Illustration of data comparison.

5.

RESULTS

Figures 8-10 show the mirror deflection and the difference data for a range of shapes and deflections. The graphic above the left-hand graph in each picture is a pictorial representation of the actuators that were energized during the test. Table 1 shows the RMS differences for the various cases. The short-term repeatability of the difference over the period of a typical measurement on a pointwise basis is < 0.4 nm

Figure 8.

(a) Deflection (ΔFM) and (b) difference (ΔS) with actuators 5 & 6 activated

Table 1.

Summary of difference between Fizeau and sensor array mirror deflection measurements

Figure 9.

(a) Deflection (ΔFM) and (b) difference (ΔS) with actuators 3 & 9 activated

Figure 10.

(a) Deflection (ΔFM) and (b) difference (ΔS) with all actuators activated

6.

SUMMARY & CONCLUSION

The feasibility of sub-nm in situ mirror shape metrology has been demonstrated through a series of comparisons between the measurements of shape changes of a bimorph mirror by an array of ZPS™ sensors and a Fizeau interferometer. The comparisons show sub-nm agreement between the two measurement systems over a range of mirror shapes. The demonstrated performance of this proof-of-principle setup shows that it has the fidelity required to enable closed loop control of the mirror figure.

The repeatability of the measurements is dominated by air-turbulence effects in the Fizeau data due to the length of the cavity (~300 mm).

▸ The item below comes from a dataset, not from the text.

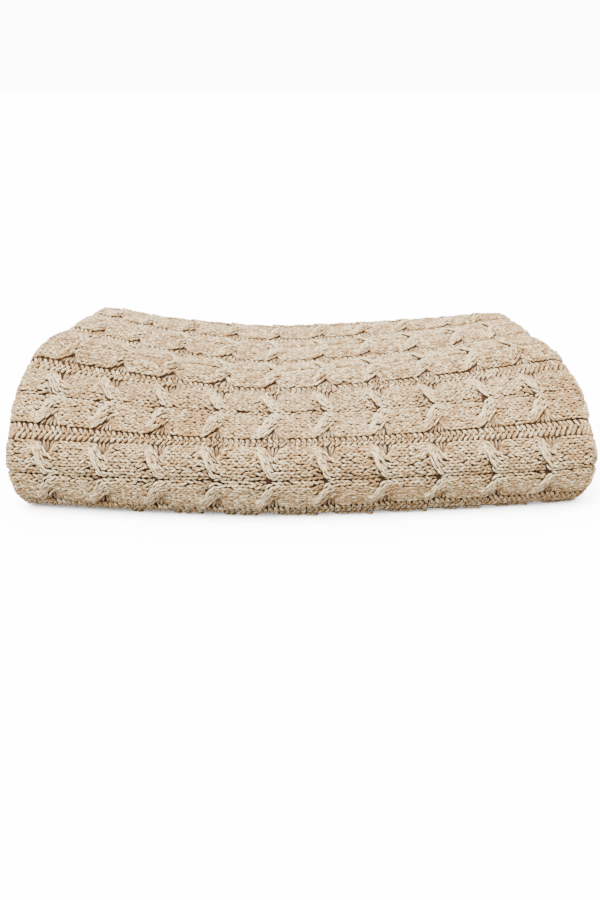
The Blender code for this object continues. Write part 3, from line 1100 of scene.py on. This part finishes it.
def yarn_material(settings, marl):
    """Two plies twisted round each other along every length of yarn, with painted shade between the
    plies and between the stitches.
    """
    material, tree, shader, colour = woollen("marled_yarn", settings, marl)
    around = attribute(tree, "Place round the yarn", "around")
    along = attribute(tree, "Place along the yarn", "along")
    fleck_and_painted_light = attribute(tree, "Each length's shade and painted light", "fleck_and_painted_light")
    tone_and_painted_light = attribute(tree, "Painted shade between stitches", "tone_and_painted_light")
    lengthwise = maths(tree, "Twist of the plies", "MULTIPLY", along, 3.0)
    twist = maths(tree, "Round the plies", "MULTIPLY_ADD", around, 7.0, lengthwise)
    apart = maths(tree, "Lengths differ", "MULTIPLY", fleck_and_painted_light, 60.0)
    turned = node(tree, "ShaderNodeCombineXYZ", "Twisted place")
    tree.links.new(twist, turned.inputs["X"])
    tree.links.new(lengthwise, turned.inputs["Y"])
    tree.links.new(apart, turned.inputs["Z"])
    plies = node(tree, "ShaderNodeTexNoise", "Twisted plies", Scale=1.0, Detail=2.5)
    tree.links.new(turned.outputs["Vector"], plies.inputs["Vector"])
    shade = maths(tree, "Own shade and painted light", "MULTIPLY_ADD", fleck_and_painted_light, 0.34, -0.17)
    streak = maths(tree, "Plies and shade", "ADD", plies.outputs["Fac"], shade)
    tree.links.new(streak, colour.inputs["Streak"])
    # Painted shade in the lines between the plies, added to the depth.
    lines = maths(tree, "Plies round the yarn", "MULTIPLY_ADD", around, 3.4, fleck_and_painted_light)
    lines = maths(tree, "Two plies and a bit", "MULTIPLY_ADD", along, 1.1, lines)
    line = maths(tree, "Between the plies", "PINGPONG", lines, 0.5)
    line = ranged(tree, "Painted shade between plies", line, 0.02, 0.20)
    deepened = maths(tree, "Depth of the lines", "MULTIPLY_ADD", line, PLY_DEPTH, 1 - PLY_DEPTH)
    tree.links.new(maths(tree, "Depth with plies", "MULTIPLY", tone_and_painted_light, deepened), colour.inputs["Depth"])
    rough = node(tree, "ShaderNodeBump", "Fibres", Strength=0.6, Distance=0.0006)
    tree.links.new(colour.outputs["Height"], rough.inputs["Height"])
    tree.links.new(rough.outputs["Normal"], shader.inputs["Normal"])
    return material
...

The results show low-order terms at the ~2-3 nm level which may be due to deformations in the metrology frame as well as Fizeau errors resulting from the high fringe densities at higher-slope deflections. The overall measurement uncertainty for the point-wise difference varies with sensor position and mirror deflection and is estimated to be 1.5 nm (k=2).

Improved results are expected by fabricating of the metrology frame using low thermal expansion material and/or operating in a high-vacuum typical of a beamline environment. Further experiments over a larger range of curvatures to show the metrological validity of this technique are ongoing.